Year-over-year the first quarter was better because of the rate environment, especially in January and February.

"Now that they've sold off as we look ahead through the remainder of the year, I think we're still calibrating off of 2025 performance, which, again, was a highly constructive environment, and we'd be delighted to see that type of experience this year," Pollitzer said.

The parent company of National MI finished the quarter with $12.3 billion of NIW, compared with $14.2 billion in the fourth quarter and $9.2 billion one year ago. KBW had expected $13.6 billion.

Net income of $99.3 million, compared with $94.2 million for the fourth quarter and $102.6 million during the first three months of the year.

Essent remains smallest of the MIs

Essent Group reported the smallest percentage decline among the six active underwriters between the fourth and first quarters in terms of NIW. At the same time, it had the smallest year-over-year gain.

It did $11.1 billion in the first quarter, compared with $11.8 billion in the fourth quarter. For the first quarter of 2025, it did $9.9 billion. Expectations from KBW were for $12 billion of NIW.
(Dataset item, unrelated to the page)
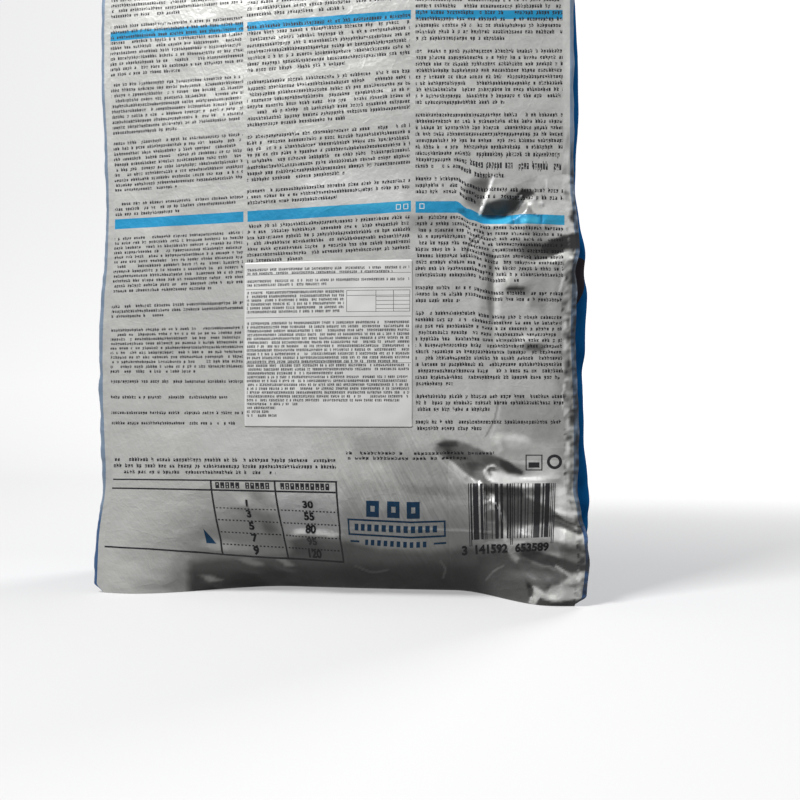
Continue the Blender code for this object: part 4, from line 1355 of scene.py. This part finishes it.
def make_bag():
    """The bag's whole film as one closed surface, which starts at the back panel and goes round by +X."""
    z = row_heights()
    low = 1.0 - ease(0.27, 0.30, z)
    surface = Surface()
    back_points, back_places = back_panel(z)
    # The back panel and the right back fin carry painted shade and highlight in the shade attribute, fading
    # out between 0.27 and 0.30 m.
    back_shade = film_shade(*np.moveaxis(back_places, -1, 0)) * low
    surface.add(back_points, warp_print(back_places), BACK, back_shade)
    right_fin = fin(1, -1, z)
    fin_place = photo_place(*np.moveaxis(right_fin[0], -1, 0))
    fin_shade = np.clip(film_shade(*fin_place) + painted_fin_crumples(*fin_place), -0.9, 0.9) * low
    surface.add(*right_fin, (PLAIN, PLAIN, PLAIN, EDGE, EDGE, BLUE, BLUE), fin_shade)
    surface.add(*gusset(1, z), BLUE)
    surface.add(*fin(1, 1, z), BLUE)
    surface.add(*front_panel(z), BLUE)
    surface.add(*fin(-1, 1, z), BLUE)
    surface.add(*gusset(-1, z), BLUE)
    surface.add(*fin(-1, -1, z), (BLUE, BLUE, EDGE, EDGE, PLAIN, PLAIN, PLAIN))
    edge_film = make_plain_film("seal_edge_film", SEAL_EDGE_LIGHT, SEAL_EDGE, SEAL_EDGE_FOOT)
    mesh = surface.make("film_bag", (make_back_film(), make_blue_film(), PLAIN_FILM, edge_film))
    model = bmesh.new()
    model.from_mesh(mesh)
    merge_seams(model)
    close_end(model, 0.0, PLAIN)
    close_end(model, BAG_HEIGHT, BACK)
    bmesh.ops.recalc_face_normals(model, faces=model.faces)
    model.to_mesh(mesh)
    model.free()
    return finish_mesh("film_bag", mesh)


def make_label():
    """The paper label as a thin sheet with rounded corners that follows the back panel."""
    width = label_high[0] - label_low[0]
    height = label_high[2] - label_low[2]
    model = bmesh.new()
    bmesh.ops.create_grid(model, x_segments=LABEL_CELLS, y_segments=LABEL_CELLS, size=0.5)
    for vertex in model.verts:
        vertex.co.x *= width
        vertex.co.y *= height
    corners = [vertex for vertex in model.verts if len(vertex.link_edges) == 2]
    round_off = {"segments": 4, "profile": 0.5, "affect": "VERTICES", "offset_type": "OFFSET"}
    bmesh.ops.bevel(model, geom=corners, offset=LABEL_CORNER, **round_off)
    for edge in model.edges:
        edge.smooth = not edge.is_boundary
    mesh = bpy.data.meshes.new("paper_label")
    model.to_mesh(mesh)
    model.free()
    flat = np.empty(len(mesh.vertices) * 3, np.float32)
    mesh.vertices.foreach_get("co", flat)
    flat = flat.reshape(-1, 3).astype(float)
    x = flat[:, 0] + (label_low[0] + label_high[0]) / 2
    z = flat[:, 1] + (label_low[2] + label_high[2]) / 2
    left = -HALF_WIDTH - corner_sway(-1, -1, z)
    right = HALF_WIDTH + corner_sway(1, -1, z)
    x, y = panel_base(-1, 2.0 * (x - left) / (right - left) - 1.0, z)
    u, v = photo_place(x, y, z)
    y = y - back_relief(u, v) - LABEL_LIFT - LABEL_THICKNESS
    mesh.vertices.foreach_set("co", np.stack([x, y, z], -1).astype(np.float32).ravel())
    places = np.stack([50 + 100 * flat[:, 0] / width, 50 - 100 * flat[:, 1] / height], -1)
    layer = mesh.uv_layers.new(name="print")
    index = np.empty(len(mesh.loops), np.int32)
    mesh.loops.foreach_get("vertex_index", index)
    layer.data.foreach_set("uv", places[index].astype(np.float32).ravel())
    mesh.materials.append(make_label_paper())
    piece = finish_mesh("paper_label", mesh)
    solid = piece.modifiers.new("thickness", "SOLIDIFY")
    solid.thickness = LABEL_THICKNESS
    solid.offset = -1.0
    return piece


def film_point(print_u, print_v):
    """The point of the back panel's surface that carries a place of the print."""
    u = np.array(print_u, float)
    v = np.array(print_v, float)
    for _ in range(12):
        placed = warp_print(np.stack([u, v], -1))
        u += print_u - placed[..., 0]
        v += print_v - placed[..., 1]
    # A first guess of the height and the share across, then steps towards the point that shows there
    z = CAMERA_TARGET[2] - (v - PHOTO_MIDDLE) * CAMERA_DISTANCE / FOCAL_PIXELS
    share = (u - PANEL_MIDDLE) / HALF_PANEL
    for _ in range(25):
        x, y = panel_base(-1, share, z)
        seen_u, seen_v = photo_place(x, y, z)
        share += (u - seen_u) * SHARE_A_PIXEL
        z += (seen_v - v) * CAMERA_DISTANCE / FOCAL_PIXELS
    x, y = panel_base(-1, share, z)
    fade = ease(0.0, 0.003, z) * (1.0 - share**24)
    return np.stack([x, y - back_relief(u, v) * fade, z], -1)


def flat_number(words):
    """Vertices and triangles of a flat number, one unit high to its line, starting at the origin."""
    curve = bpy.data.curves.new("number", "FONT")
    curve.body = words
    curve.resolution_u = 3
    curve.offset = NUMBER_BOLDNESS
    letter = bpy.data.objects.new("number", curve)
    bpy.context.scene.collection.objects.link(letter)
    bpy.context.view_layer.update()
    mesh = bpy.data.meshes.new_from_object(letter.evaluated_get(bpy.context.evaluated_depsgraph_get()))
    model = bmesh.new()
    model.from_mesh(mesh)
    bmesh.ops.triangulate(model, faces=model.faces)
    bmesh.ops.subdivide_edges(model, edges=[e for e in model.edges if e.calc_length() > 0.3], cuts=1)
    bmesh.ops.triangulate(model, faces=model.faces)
    model.verts.index_update()
    places = np.array([vertex.co[:2] for vertex in model.verts])
    faces = [[vertex.index for vertex in face.verts] for face in model.faces]
    model.free()
    bpy.data.objects.remove(letter)
    bpy.data.curves.remove(curve)
    bpy.data.meshes.remove(mesh)
    return places, faces


def make_numbers():
    """The plain numbers of the table and under the bars, as thin ink that follows the film."""
    labels = list(NUMBERS)
    for row, (weight, amount) in enumerate(zip(TABLE_WEIGHTS, TABLE_AMOUNTS)):
        baseline = FIRST_BASELINE + TABLE_ROW * row
        labels.append((weight, WEIGHTS_LEFT, baseline, TABLE_NUMBER_HEIGHT))
        labels.append((amount, AMOUNTS_MIDDLE - 3.0 * len(amount), baseline, TABLE_NUMBER_HEIGHT))
    points = []
    faces = []
    for words, left, baseline, height in labels:
        places, triangles = flat_number(words)
        faces += [[index + len(points) for index in triangle] for triangle in triangles]
        scale = height / FONT_HEIGHT
        solid = film_point(left + scale * places[:, 0], baseline - scale * places[:, 1])
        solid[:, 1] -= INK_LIFT
        points += solid.tolist()
    mesh = bpy.data.meshes.new("printed_numbers")
    mesh.from_pydata(points, [], faces)
    mesh.materials.append(make_number_ink())
    return finish_mesh("printed_numbers", mesh)


class Tree:
    """A Geometry Nodes tree with named inputs, and short ways to add and link its nodes."""

    def __init__(self, name, inputs):
        self.group = bpy.data.node_groups.new(name, "GeometryNodeTree")
        self.group.interface.new_socket("Geometry", in_out="INPUT", socket_type="NodeSocketGeometry")
        self.sockets = {}
        for label, kind, value in inputs:
            socket = self.group.interface.new_socket(label, in_out="INPUT", socket_type=kind)
            socket.default_value = value
            self.sockets[label] = (socket.identifier, value)
        self.group.interface.new_socket("Geometry", in_out="OUTPUT", socket_type="NodeSocketGeometry")
        self.given = self.group.nodes.new("NodeGroupInput").outputs
        self.result = self.group.nodes.new("NodeGroupOutput").inputs["Geometry"]

    def add(self, kind, inputs=None, **settings):
        return add_node(self.group, kind, inputs, settings)

    def finish(self, geometry, material):
        real = self.add("GeometryNodeRealizeInstances", {"Geometry": geometry})
        painted = self.add("GeometryNodeSetMaterial", {"Geometry": real.outputs[0], "Material": material})
        self.group.links.new(painted.outputs[0], self.result)

    def mesh_from(self, name, path_points):
        """Runs the tree on a path and gives the result as a plain mesh."""
        edges = [(index, index + 1) for index in range(len(path_points) - 1)]
        path = bpy.data.meshes.new(name)
        path.from_pydata([tuple(point) for point in path_points], edges, [])
        holder = bpy.data.objects.new(name, path)
        bpy.context.scene.collection.objects.link(holder)
        modifier = holder.modifiers.new(name, "NODES")
        modifier.node_group = self.group
        for identifier, value in self.sockets.values():
            modifier[identifier] = value
        bpy.context.view_layer.update()
        mesh = bpy.data.meshes.new_from_object(holder.evaluated_get(bpy.context.evaluated_depsgraph_get()))
        bpy.data.objects.remove(holder)
        bpy.data.meshes.remove(path)
        return mesh


def make_seal_ribs_tree():
    """Level crimp ribs across the top seal, one above the other, of slightly uneven thickness."""
    tree = Tree(
        "seal_ribs",
        (
            ("Seed", "NodeSocketInt", 7),
            ("Pitch", "NodeSocketFloat", SEAL_RIB_PITCH),
            ("Count", "NodeSocketInt", SEAL_RIB_COUNT),
            ("Radius", "NodeSocketFloat", SEAL_RIB_RADIUS),
        ),
    )
    curve = tree.add("GeometryNodeMeshToCurve", {"Mesh": tree.given["Geometry"]})
    ring = tree.add("GeometryNodeCurvePrimitiveCircle", {"Resolution": 8, "Radius": tree.given["Radius"]})
    rib = tree.add("GeometryNodeCurveToMesh", {"Curve": curve.outputs[0], "Profile Curve": ring.outputs[0]})
    rib.inputs["Fill Caps"].default_value = True
    step = tree.add("ShaderNodeCombineXYZ", {2: tree.given["Pitch"]})
    rows = tree.add("GeometryNodeMeshLine", {"Count": tree.given["Count"], "Offset": step.outputs[0]})
    uneven = tree.add(
        "FunctionNodeRandomValue",
        {"Min": (0.985, 0.9, 1.0), "Max": (1.0, 1.1, 1.0), "Seed": tree.given["Seed"]},
        data_type="FLOAT_VECTOR",
    )
    placed = tree.add(
        "GeometryNodeInstanceOnPoints",
        {"Points": rows.outputs[0], "Instance": rib.outputs[0], "Scale": uneven.outputs[0]},
    )
    tree.finish(placed.outputs[0], PLAIN_FILM)
    return tree


def make_ribs():
    """The crimp ribs on both sides of the top seal, as one piece of bare film."""
    tree = make_seal_ribs_tree()
    first = SEAL_BASE + 0.003
    x = np.linspace(-HALF_WIDTH + 0.002, HALF_WIDTH - 0.002, 90)
    model = bmesh.new()
    for side_y in (-1, 1):
        y = side_y * (TOP_SEAL_THICKNESS / 2 - 0.0001) + seal_wave(x, SEAL_BASE + 0 * x)
        mesh = tree.mesh_from("seal_ribs", np.stack([x, y, first + 0 * x], -1))
        model.from_mesh(mesh)
        bpy.data.meshes.remove(mesh)
    joined = bpy.data.meshes.new("crimp_ribs")
    model.to_mesh(joined)
    model.free()
    joined.materials.append(PLAIN_FILM)
    return finish_mesh("crimp_ribs", joined)


def make_floor_paint():
    """Pale paint for the floor and backdrop, evened out towards the back.

    It throws little light back on the object, so the film's underside stays dark.
    """
    material = bpy.data.materials.new("floor_paint")
    material.use_nodes = True
    board = Board(material.node_tree)
    shader = material.node_tree.nodes["Principled BSDF"]
    seen = board.seen()
    board.put(shader.inputs["Base Color"], board.mix(seen, FLOOR_BOUNCE, FLOOR_PALE))
    spot = board.add("ShaderNodeTexCoord").outputs["Object"]
    behind = board.add("ShaderNodeSeparateXYZ", {0: spot}).outputs[1]
    limits = {"From Min": 0.1, "From Max": 1.3, "To Min": 0.36, "To Max": 0.7}
    even = board.add("ShaderNodeMapRange", {"Value": behind, **limits})
    board.put(shader.inputs["Emission Color"], board.mix(seen, BLACK, WHITE))
    board.put(shader.inputs["Emission Strength"], even.outputs[0])
    shader.inputs["Roughness"].default_value = 0.9
    shader.inputs["Specular IOR Level"].default_value = 0.0
    return material


def make_stage():
    """A pale floor that sweeps up into a backdrop."""
    profile = [(-1.2, 0.0)] + [(-0.2 + 0.1 * step, 0.0) for step in range(12)]
    for turned in range(10, 91, 10):
        rise = SWEEP_RADIUS - SWEEP_RADIUS * cos(radians(turned))
        profile.append((0.9 + SWEEP_RADIUS * sin(radians(turned)), rise))
    profile += [(1.5, 1.2), (1.5, 2.2)]
    points = [(side * FLOOR_HALF_WIDTH, y, z - FLOOR_DROP) for y, z in profile for side in (-1, 1)]
    faces = [(2 * row, 2 * row + 1, 2 * row + 3, 2 * row + 2) for row in range(len(profile) - 1)]
    mesh = bpy.data.meshes.new("floor")
    mesh.from_pydata(points, [], faces)
    mesh.shade_smooth()
    mesh.materials.append(make_floor_paint())
    floor = bpy.data.objects.new("floor", mesh)
    bpy.context.scene.collection.objects.link(floor)


def add_lamp(name, place, aim, size, power):
    """A soft square lamp that faces a point."""
    light = bpy.data.lights.new(name, "AREA")
    light.size = size
    light.energy = power
    lamp = bpy.data.objects.new(name, light)
    lamp.location = place
    lamp.rotation_euler = (Vector(aim) - Vector(place)).to_track_quat("-Z", "Y").to_euler()
    bpy.context.scene.collection.objects.link(lamp)


def make_light():
    """A key lamp high on the left, weaker ones behind and on the right, and a dim surround."""
    for lamp in LAMPS:
        add_lamp(*lamp)
    world = bpy.data.worlds.new("surround")
    world.use_nodes = True
    board = Board(world.node_tree)
    background = world.node_tree.nodes["Background"]
    background.inputs["Color"].default_value = SURROUND
    board.put(background.inputs["Strength"], board.math("MULTIPLY_ADD", board.seen(), 0.4, 0.10))
    bpy.context.scene.world = world


def make_camera():
    """The photograph's view: level, a little from the right."""
    camera = bpy.data.cameras.new("photo_view")
    camera.sensor_width = SENSOR_WIDTH
    camera.lens = FOCAL_PIXELS * SENSOR_WIDTH / (2 * PHOTO_MIDDLE)
    camera.clip_start = 0.02
    view = bpy.data.objects.new("photo_view", camera)
    view.location = (
        CAMERA_TARGET[0] + CAMERA_DISTANCE * sin(CAMERA_TURN),
        CAMERA_TARGET[1] - CAMERA_DISTANCE * cos(CAMERA_TURN),
        CAMERA_TARGET[2],
    )
    view.rotation_euler = (radians(90), 0.0, CAMERA_TURN)
    bpy.context.scene.collection.objects.link(view)
    bpy.context.scene.camera = view


make_camera()
make_light()
make_stage()
film_bag = make_bag()
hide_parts("bag")
paper_label = make_label()
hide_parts("ingredient_label")
make_numbers()
make_ribs()
bpy.context.scene.view_settings.view_transform = "Standard"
Net income of $171.8 million was up from $155 million for the fourth quarter, but a little lower than $175.4 million for the first quarter of 2025.

Enact is now the only mortgage insurer actively pursuing the title line, having purchased Agents Title and Boston National Title from an affiliate of Finance of America in 2023.

"On the title front, we continue to transition the business from a stand-alone operation to an adjacency of our mortgage insurance franchise by leveraging our customer base and providing title solutions," said Mark Casale, chairman, CEO and president. "The coordination between our MI and title teams continues to build momentum in expanding the number of Essent title customers, but we know this business is rate sensitive and results will continue to improve as origination volumes recover."

As for competitive trends in the MI business, Casale said "you are starting to see a little reach here and there." This pricing competition is around the edges, but nothing alarming, he added.